I love Calvin Trillin’s fiction and his non-fiction, and picked up a couple of his books when I was in America last year (do other people see him on shelves in the UK? I don’t think I do). I wasn’t sure quite when I’d want to read an account of the downfall of a highschool sports star, but something about the unusually specific nature of this biography appealed to me when I picked it up a couple of months ago. That unusual memoir angle seems to be the theme of this week, doesn’t it?
Remembering Denny (1993) is a peculiar choice for Trillin. The book is about Denny Hansen, somebody Trillin knew at Yale, and the account of how he went from being a high school star to taking his own life in his fifties. Despite only knowing him for a short period of that time, and certainly not being a close friend for life, Trillin wanted to document the journey – speaking with various people who knew him at different stages, putting together a composite image of a single Hansen from many seemingly irreconcilable Hansens. (The title of the book seems one that reflects friendship, but to call him Denny in a review would feel patronising, so I shan’t.) And then: could Trillin discover exactly why it was that Hansen killed himself?
Trillin is such a fine, intuitive, and sensitive writer that he can take the ordinary and mundane and somehow turn it into gold – without ever seeming to overwrite or even display a style. It is the writing of a very talented journalist, rather than a novelist (though in his novels, style and timbre come to the fore); we hear about Hansen’s warm smile, his popularity, his promise, and Trillin makes it seem original. Even more impressive, he makes it seem personal even when writing about a Hansen he had not yet met. Of course, at Yale we get a closer view of Hansen – from Trillin’s own eyes. There are more anecdotes – or perhaps, rather, more evidence to back up the summation of traits, since nothing here seems framed in the ‘here’s-a-funny-story-you-should-hear’ that one expects from a biography. Instead, they compose a narrative of a successful, kind, loved, but very pressured man:
As Denny, he seemed to have a limitless future. We emerged from Yale in June of the year that has since been called a high point in American prosperity. With the peace-making general in the White House and the Cold War having settled into what seemed to us to be a more or less permanent struggle between the good guys and the bad guys, there were reasons to see limitless futures for a lot of people. When I talked to Andre Schiffrin after Denny’s death, he said the picture that comes into his mind when he thinks about how Yale undergraduates viewed the future in those days is Stairway to Heaven – moving up through the clouds on a blissful escalator. We had the usual problems of deciding what we wanted to do, of course, but those problems came partly from the assumption that very little was shut off.

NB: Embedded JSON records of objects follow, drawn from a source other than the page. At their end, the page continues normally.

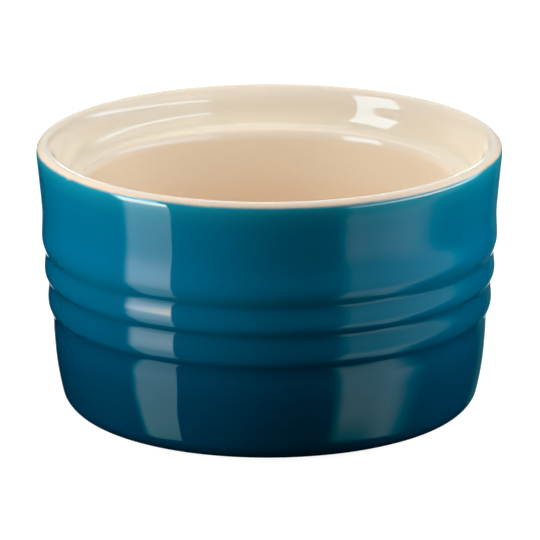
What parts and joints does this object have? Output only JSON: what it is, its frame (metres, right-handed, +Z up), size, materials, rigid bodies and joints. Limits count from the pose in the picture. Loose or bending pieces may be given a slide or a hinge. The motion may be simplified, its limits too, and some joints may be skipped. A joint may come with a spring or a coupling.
{
  "type": "ramekin",
  "caption": "Round glazed stoneware ramekin with raised ribs round the wall, a pale interior and a ledge inside the mouth for stacking.",
  "frame": {"origin": "on the ramekin's axis, in the plane that its foot ring stands on", "axes": "+Z up along the axis, from the foot to the mouth; +X and +Y lie in the standing plane, and -Y faces the camera of the picture"},
  "size_m": [0.0928, 0.0928, 0.0543],
  "materials": {
    "fired_clay": "matte, bare fired clay",
    "coloured_glaze": "gloss glaze, deep teal at the rim shading to navy at the foot",
    "pale_glaze": "gloss cream glaze",
    "base_coloured_glaze": "gloss navy glaze"
  },
  "bodies": {
    "root": {"stoneware_body": "fired_clay", "outer_glaze": "coloured_glaze", "inner_glaze": "pale_glaze", "base_glaze": "base_coloured_glaze"}
  },
  "joints": []
}
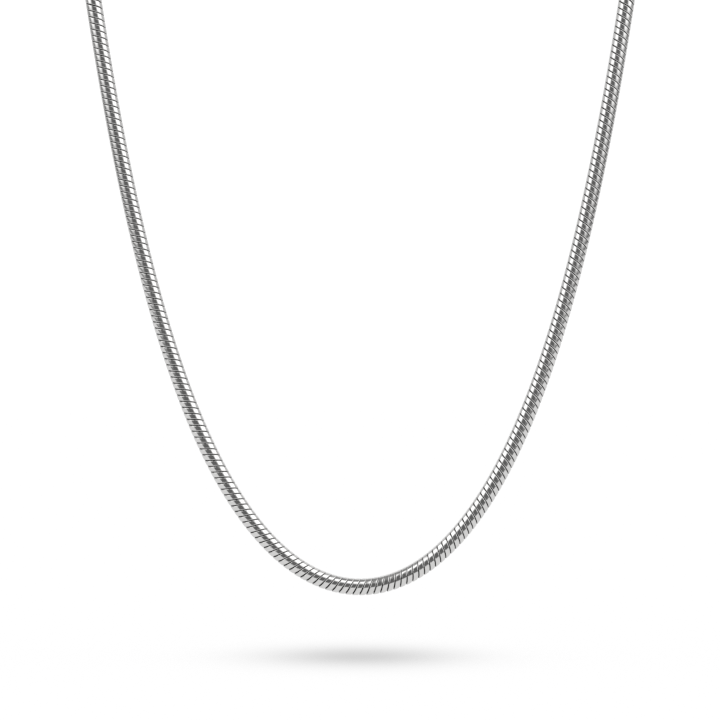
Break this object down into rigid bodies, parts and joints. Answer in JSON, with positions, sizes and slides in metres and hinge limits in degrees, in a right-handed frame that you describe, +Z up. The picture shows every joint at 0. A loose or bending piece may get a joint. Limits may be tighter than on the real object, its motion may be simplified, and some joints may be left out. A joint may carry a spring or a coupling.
{
  "type": "snake chain necklace",
  "caption": "Round snake chain necklace: one flexible loop of slanted overlapping plates, closed at the nape by a plain barrel clasp.",
  "frame": {"origin": "the point of the barrel clasp that lies on the back of the neck", "axes": "+Z up as worn, -Y forward from the nape through the neck to the front stretch, +X to the right as seen from the front"},
  "size_m": [0.1052, 0.0714, 0.1425],
  "materials": {
    "polished_silver": "mirror-polished silver with dark grooves between the plates",
    "clasp_silver": "polished silver with fine handling marks"
  },
  "bodies": {
    "root": {"snake_chain": "polished_silver", "barrel_clasp": "clasp_silver"}
  },
  "joints": []
}
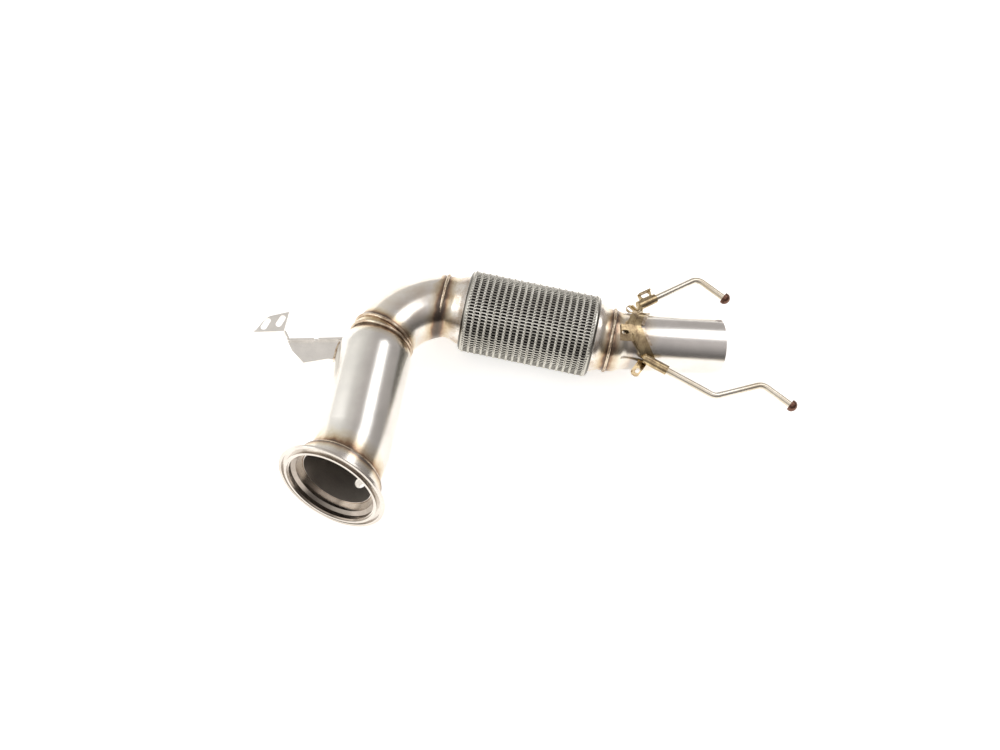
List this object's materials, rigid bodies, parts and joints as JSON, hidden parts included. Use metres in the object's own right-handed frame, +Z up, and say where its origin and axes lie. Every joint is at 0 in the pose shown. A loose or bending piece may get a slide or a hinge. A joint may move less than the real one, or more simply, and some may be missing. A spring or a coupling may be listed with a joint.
{
  "type": "turbo downpipe",
  "caption": "Bent exhaust downpipe with a clamped inlet flange, elbow, braided flexible coupling, plain outlet, hanger saddle with rods and a slotted side support.",
  "frame": {"origin": "centre of the part's box on the floor, as the part lies on its braid and its flange rim", "axes": "+X along the flexible coupling, from the elbow to the plain outlet; +Y away from the inlet flange; +Z up from the floor it lies on"},
  "size_m": [0.6599, 0.4101, 0.1311],
  "materials": {
    "machined_flange": "turned, satin",
    "tube_steel": "drawn and bent, satin, straw and brown near the welds",
    "weld_bead": "rippled, brown and straw",
    "boss_steel": "turned",
    "ring_steel": "spun, satin",
    "braid_steel": "woven wire, bright",
    "bellows_steel": "pressed, bright",
    "liner_steel": "rolled, dull",
    "saddle_steel": "pressed sheet, straw coloured by heat",
    "rod_steel": "drawn, satin",
    "cap_steel": "dark brown, turned",
    "support_steel": "pressed sheet, satin"
  },
  "bodies": {
    "root": {"turbo_flange": "machined_flange", "flange_weld": "weld_bead", "front_tube": "tube_steel", "sensor_boss": "boss_steel", "sensor_boss_weld": "weld_bead", "lower_neck_weld": "weld_bead", "neck_ring": "ring_steel", "upper_neck_weld": "weld_bead", "elbow": "tube_steel", "elbow_weld": "weld_bead", "inlet_collar": "tube_steel", "inlet_end_ring": "ring_steel", "flex_braid": "braid_steel", "flex_bellows": "bellows_steel", "flex_liner": "liner_steel", "outlet_end_ring": "ring_steel", "outlet_collar": "tube_steel", "outlet_weld": "weld_bead", "outlet_tube": "tube_steel", "hanger_saddle": "saddle_steel", "near_saddle_weld": "weld_bead", "far_saddle_weld": "weld_bead", "far_hanger_rod": "rod_steel", "near_hanger_rod": "rod_steel", "far_rod_cap": "cap_steel", "near_rod_cap": "cap_steel", "side_support": "support_steel", "side_support_weld": "weld_bead"}
  },
  "joints": []
}
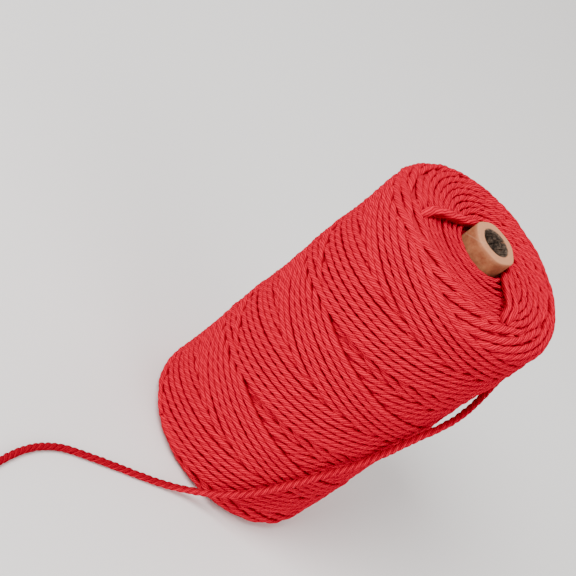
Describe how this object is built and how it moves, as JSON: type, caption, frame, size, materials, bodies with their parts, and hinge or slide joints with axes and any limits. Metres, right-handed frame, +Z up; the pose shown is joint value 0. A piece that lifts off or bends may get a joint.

Away from Yale, particularly as the decades move on, the portrait becomes less clear. People lost touch with Hansen; those who met him for the first time in these later years gave less detailed pictures, and seemed less close. Hansen’s character becomes more of a mystery to the reader, presumably because it was a mystery to those who had known him. If Trillin wants to join the dots between the high school success and the man who took his life, then he doesn’t quite succeed. The trail runs cold, because the character becomes less vivid.
Hansen is described as depressive, in debilitating back pain (requiring several, ultimately unsuccessful, operations), and struggling with his sexuality. Any or all of these could have contributed to his decision to kill himself, Trillin writes. But for him, it seems almost as though suicide were the inevitable end to the downward trajectory that Hansen’s life had taken. And this is where I take issue with Remembering Denny, for all of its excellent and often very sensitive writing.
My main problem with this book – but it is a problem that came up on almost every page – was that Trillin took it for granted that Hansen was a failure in his career. He was supposed (so goes the high school reputation) to be a part of a government, if not the President himself. He was not these things, but he was a respected professor with many publications to his name, still working and teaching in his field. I cannot emphasise enough (from the perspective of somebody who has done graduate study and has many friends who are or want to be professional academics) that this is a huge success that relatively few aspiring academics achieve. There must, of course, have been factors that led to Hansen’s suicide, and perhaps he viewed his own career as a failure – but there is no reason for Trillin to consider it that. It really wasn’t. The stumbling block seemed very strange, given Trillin’s usual sensitivity and empathy.
But if one can overlook that, Remembering Denny is an interesting and unusual book. Only Trillin could have written it, I think, and – for any faults it has – that is something rather special.
I mostly have known Trillin through his food writing – “American Fried” – “Alice Let’s Eat” – “Third Helpings” – and “Travels with Alice.” – – – Then I found his poetry: “Deadline Poet” (Or, My Life As a Doggerelist) – mostly political, for a weekly column. Also political, he wrote “Obliviously on he sails” (the Bush administration in rhyme) – and “The Great Decider” (2008 presidential campaigns in rhyme). – – – I vaguely remember the novel “Tepper Isn’t Going Out” and one other book (memoir type) book that I didn’t finish, so I probably won’t read “Remembering Denny.” I guess that I preferred only the funny stuff he wrote.